------ Collected material ------

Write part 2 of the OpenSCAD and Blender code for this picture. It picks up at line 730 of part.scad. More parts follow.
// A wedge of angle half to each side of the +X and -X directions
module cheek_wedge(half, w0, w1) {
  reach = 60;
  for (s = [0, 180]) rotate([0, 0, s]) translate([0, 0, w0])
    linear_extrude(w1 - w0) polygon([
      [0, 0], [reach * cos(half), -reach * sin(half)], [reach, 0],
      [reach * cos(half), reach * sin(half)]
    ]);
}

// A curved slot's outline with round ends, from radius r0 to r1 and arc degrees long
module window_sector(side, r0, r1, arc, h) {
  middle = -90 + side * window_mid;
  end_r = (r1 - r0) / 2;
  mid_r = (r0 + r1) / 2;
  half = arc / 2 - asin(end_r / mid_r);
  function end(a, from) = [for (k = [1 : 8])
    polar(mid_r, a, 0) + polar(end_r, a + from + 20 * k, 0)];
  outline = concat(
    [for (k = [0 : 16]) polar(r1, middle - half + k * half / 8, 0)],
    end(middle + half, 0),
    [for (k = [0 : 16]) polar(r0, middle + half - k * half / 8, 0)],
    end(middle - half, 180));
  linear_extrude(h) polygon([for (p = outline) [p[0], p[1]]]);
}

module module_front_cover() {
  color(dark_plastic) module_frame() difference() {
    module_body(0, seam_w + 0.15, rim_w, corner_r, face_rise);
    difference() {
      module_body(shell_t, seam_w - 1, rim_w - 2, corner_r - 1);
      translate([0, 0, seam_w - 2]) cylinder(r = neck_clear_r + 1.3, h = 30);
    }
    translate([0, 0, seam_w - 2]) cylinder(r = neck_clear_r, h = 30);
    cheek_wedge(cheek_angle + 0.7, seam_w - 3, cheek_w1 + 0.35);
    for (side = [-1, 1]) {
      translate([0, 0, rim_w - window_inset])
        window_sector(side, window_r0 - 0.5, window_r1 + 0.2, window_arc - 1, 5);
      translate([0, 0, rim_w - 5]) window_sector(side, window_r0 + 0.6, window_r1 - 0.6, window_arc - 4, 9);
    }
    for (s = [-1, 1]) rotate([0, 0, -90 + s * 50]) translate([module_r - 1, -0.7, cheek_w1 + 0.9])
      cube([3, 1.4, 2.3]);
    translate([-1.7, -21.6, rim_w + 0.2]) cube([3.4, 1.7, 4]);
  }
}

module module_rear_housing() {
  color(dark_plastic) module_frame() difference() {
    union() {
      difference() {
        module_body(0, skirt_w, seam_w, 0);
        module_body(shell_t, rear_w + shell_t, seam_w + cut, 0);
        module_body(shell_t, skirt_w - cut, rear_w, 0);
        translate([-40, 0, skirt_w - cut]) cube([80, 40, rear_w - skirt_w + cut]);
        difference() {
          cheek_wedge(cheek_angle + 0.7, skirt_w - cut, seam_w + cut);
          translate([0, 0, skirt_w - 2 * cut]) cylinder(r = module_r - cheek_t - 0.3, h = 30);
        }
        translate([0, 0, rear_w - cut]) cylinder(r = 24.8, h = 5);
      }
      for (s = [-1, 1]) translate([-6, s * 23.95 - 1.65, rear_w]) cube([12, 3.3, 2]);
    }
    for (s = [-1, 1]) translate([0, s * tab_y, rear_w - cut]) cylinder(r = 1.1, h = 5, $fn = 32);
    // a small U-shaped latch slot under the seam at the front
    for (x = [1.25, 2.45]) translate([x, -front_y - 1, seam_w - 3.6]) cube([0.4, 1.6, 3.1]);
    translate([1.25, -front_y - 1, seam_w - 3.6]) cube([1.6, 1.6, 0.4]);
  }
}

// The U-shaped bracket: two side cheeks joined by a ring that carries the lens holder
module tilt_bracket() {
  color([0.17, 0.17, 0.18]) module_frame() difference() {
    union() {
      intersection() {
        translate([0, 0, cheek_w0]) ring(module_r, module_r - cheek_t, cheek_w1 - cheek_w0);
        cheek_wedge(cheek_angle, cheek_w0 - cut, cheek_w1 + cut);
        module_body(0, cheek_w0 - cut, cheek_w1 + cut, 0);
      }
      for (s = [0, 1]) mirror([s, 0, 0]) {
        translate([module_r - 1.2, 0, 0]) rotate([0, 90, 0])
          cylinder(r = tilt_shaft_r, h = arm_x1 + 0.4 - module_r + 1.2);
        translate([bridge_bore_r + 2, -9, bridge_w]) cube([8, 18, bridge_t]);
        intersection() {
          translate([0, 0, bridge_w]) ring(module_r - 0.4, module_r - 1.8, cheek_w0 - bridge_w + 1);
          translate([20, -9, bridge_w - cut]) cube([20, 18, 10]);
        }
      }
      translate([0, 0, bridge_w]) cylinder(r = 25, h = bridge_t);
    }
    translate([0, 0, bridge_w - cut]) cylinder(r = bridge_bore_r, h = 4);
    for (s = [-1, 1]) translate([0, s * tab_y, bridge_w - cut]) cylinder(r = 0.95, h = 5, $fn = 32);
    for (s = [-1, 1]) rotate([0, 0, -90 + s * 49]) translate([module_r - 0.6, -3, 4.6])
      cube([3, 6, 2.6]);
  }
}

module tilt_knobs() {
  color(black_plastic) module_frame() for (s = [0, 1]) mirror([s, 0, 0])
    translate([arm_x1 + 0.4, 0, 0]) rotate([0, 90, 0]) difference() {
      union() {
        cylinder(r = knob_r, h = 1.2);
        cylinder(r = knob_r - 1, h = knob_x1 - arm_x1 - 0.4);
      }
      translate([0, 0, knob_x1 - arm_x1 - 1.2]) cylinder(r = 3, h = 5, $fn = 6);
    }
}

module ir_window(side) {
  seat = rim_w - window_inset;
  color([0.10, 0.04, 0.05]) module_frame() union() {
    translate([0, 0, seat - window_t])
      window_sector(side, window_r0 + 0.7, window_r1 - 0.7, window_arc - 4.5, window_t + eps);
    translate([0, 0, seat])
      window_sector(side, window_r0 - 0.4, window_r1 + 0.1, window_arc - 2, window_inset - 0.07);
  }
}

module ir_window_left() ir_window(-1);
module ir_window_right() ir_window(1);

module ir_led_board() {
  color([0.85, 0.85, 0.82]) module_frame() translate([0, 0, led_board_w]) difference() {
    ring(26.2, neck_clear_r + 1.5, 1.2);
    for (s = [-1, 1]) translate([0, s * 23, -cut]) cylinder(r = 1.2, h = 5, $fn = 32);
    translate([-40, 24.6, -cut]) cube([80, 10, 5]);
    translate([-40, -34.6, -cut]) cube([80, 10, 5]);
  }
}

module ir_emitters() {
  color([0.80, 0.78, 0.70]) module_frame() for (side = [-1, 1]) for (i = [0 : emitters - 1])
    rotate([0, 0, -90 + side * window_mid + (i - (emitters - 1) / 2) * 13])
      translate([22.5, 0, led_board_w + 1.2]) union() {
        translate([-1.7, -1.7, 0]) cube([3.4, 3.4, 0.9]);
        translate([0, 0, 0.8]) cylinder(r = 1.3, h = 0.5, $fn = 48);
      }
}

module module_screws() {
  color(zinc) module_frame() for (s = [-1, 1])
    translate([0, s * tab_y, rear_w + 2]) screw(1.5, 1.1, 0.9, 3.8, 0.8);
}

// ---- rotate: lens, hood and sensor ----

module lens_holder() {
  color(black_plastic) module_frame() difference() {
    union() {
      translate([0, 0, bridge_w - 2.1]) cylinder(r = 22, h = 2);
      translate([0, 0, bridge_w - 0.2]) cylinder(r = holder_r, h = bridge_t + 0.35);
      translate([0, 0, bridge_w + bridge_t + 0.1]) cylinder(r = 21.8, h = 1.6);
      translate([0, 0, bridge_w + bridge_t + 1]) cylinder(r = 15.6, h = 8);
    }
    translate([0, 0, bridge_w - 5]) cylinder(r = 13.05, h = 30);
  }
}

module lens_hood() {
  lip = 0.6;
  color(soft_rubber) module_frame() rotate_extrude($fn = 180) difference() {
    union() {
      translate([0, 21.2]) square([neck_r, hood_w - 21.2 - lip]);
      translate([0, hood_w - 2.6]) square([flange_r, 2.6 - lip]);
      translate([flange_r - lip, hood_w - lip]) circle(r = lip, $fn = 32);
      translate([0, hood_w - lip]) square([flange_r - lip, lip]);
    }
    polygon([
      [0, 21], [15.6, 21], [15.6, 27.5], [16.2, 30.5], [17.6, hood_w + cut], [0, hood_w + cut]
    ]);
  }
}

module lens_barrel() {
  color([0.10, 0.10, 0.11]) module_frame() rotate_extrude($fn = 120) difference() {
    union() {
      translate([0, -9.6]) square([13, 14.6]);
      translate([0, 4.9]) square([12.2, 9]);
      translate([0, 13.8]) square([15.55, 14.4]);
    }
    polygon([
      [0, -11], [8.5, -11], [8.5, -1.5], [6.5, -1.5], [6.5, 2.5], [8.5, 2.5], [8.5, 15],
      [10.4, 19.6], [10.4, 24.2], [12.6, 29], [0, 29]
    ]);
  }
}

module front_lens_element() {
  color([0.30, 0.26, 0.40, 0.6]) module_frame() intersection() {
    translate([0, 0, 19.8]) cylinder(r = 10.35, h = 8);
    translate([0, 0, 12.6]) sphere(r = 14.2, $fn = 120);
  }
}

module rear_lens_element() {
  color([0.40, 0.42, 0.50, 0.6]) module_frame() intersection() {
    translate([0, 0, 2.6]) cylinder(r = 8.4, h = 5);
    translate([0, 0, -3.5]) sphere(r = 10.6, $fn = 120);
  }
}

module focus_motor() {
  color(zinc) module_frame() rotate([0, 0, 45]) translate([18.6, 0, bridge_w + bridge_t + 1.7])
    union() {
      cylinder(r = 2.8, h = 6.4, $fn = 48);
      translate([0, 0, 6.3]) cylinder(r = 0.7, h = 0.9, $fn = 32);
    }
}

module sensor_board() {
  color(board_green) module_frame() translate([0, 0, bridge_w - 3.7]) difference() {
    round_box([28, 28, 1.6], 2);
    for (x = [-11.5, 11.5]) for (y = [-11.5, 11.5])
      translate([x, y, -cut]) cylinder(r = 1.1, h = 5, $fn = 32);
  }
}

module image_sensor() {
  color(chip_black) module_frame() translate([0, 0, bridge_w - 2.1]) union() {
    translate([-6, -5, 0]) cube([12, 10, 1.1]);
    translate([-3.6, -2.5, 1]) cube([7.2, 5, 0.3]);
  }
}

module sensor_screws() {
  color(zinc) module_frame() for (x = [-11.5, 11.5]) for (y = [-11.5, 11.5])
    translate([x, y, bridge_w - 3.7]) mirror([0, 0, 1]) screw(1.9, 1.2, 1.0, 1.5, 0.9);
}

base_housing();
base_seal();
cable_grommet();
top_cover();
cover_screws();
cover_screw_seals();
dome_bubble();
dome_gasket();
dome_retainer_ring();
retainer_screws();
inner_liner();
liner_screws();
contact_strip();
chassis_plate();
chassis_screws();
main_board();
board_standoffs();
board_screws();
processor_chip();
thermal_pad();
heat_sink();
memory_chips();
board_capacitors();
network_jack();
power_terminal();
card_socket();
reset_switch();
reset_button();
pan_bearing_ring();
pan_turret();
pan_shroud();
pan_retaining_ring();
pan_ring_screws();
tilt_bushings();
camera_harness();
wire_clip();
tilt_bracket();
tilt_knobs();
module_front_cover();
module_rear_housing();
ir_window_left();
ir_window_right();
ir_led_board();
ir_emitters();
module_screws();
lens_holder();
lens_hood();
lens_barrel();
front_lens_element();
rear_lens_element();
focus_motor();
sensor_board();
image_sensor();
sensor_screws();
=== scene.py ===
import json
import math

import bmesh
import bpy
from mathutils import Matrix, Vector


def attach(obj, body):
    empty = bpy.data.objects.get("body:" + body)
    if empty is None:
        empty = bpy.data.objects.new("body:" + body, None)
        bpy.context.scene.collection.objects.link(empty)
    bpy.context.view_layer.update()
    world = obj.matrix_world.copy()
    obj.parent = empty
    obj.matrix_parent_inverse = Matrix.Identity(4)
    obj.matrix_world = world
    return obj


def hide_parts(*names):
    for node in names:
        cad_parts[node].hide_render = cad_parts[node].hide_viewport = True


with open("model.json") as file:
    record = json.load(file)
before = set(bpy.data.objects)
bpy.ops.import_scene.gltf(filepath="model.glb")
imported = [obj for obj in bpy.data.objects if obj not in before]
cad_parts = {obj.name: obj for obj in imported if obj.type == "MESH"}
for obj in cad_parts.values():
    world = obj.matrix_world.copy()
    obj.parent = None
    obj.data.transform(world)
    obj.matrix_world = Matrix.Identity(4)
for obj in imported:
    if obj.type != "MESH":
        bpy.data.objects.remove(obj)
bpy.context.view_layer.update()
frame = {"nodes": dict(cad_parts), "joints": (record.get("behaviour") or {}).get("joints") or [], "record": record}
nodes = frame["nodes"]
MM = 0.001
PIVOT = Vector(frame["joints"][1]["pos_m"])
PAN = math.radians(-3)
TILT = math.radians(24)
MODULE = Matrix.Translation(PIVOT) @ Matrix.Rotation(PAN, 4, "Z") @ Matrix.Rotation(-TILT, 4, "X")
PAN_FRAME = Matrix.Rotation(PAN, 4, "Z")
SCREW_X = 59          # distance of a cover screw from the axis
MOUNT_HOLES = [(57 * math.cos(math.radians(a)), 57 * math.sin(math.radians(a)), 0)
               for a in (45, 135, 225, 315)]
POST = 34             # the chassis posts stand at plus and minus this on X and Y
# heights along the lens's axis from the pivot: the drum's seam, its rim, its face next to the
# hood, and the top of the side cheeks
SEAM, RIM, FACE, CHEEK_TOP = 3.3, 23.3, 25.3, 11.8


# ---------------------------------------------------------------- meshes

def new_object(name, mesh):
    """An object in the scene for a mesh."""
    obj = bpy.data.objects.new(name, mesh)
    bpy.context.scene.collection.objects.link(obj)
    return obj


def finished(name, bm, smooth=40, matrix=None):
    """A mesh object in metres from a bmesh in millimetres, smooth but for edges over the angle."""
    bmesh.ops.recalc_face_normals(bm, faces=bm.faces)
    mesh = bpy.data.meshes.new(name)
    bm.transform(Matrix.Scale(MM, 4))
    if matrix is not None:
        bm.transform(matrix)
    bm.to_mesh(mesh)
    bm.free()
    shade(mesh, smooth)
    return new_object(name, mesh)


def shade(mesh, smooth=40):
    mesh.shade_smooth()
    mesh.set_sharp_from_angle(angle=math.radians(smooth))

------

• Written instruction: Repeat exactly the lines from the one that contains "base_housing();" through the one that contains "before = set(bpy.data.objects)", and only those.

• Task answer:
base_housing();
base_seal();
cable_grommet();
top_cover();
cover_screws();
cover_screw_seals();
dome_bubble();
dome_gasket();
dome_retainer_ring();
retainer_screws();
inner_liner();
liner_screws();
contact_strip();
chassis_plate();
chassis_screws();
main_board();
board_standoffs();
board_screws();
processor_chip();
thermal_pad();
heat_sink();
memory_chips();
board_capacitors();
network_jack();
power_terminal();
card_socket();
reset_switch();
reset_button();
pan_bearing_ring();
pan_turret();
pan_shroud();
pan_retaining_ring();
pan_ring_screws();
tilt_bushings();
camera_harness();
wire_clip();
tilt_bracket();
tilt_knobs();
module_front_cover();
module_rear_housing();
ir_window_left();
ir_window_right();
ir_led_board();
ir_emitters();
module_screws();
lens_holder();
lens_hood();
lens_barrel();
front_lens_element();
rear_lens_element();
focus_motor();
sensor_board();
image_sensor();
sensor_screws();
=== scene.py ===
import json
import math

import bmesh
import bpy
from mathutils import Matrix, Vector


def attach(obj, body):
    empty = bpy.data.objects.get("body:" + body)
    if empty is None:
        empty = bpy.data.objects.new("body:" + body, None)
        bpy.context.scene.collection.objects.link(empty)
    bpy.context.view_layer.update()
    world = obj.matrix_world.copy()
    obj.parent = empty
    obj.matrix_parent_inverse = Matrix.Identity(4)
    obj.matrix_world = world
    return obj


def hide_parts(*names):
    for node in names:
        cad_parts[node].hide_render = cad_parts[node].hide_viewport = True


with open("model.json") as file:
    record = json.load(file)
before = set(bpy.data.objects)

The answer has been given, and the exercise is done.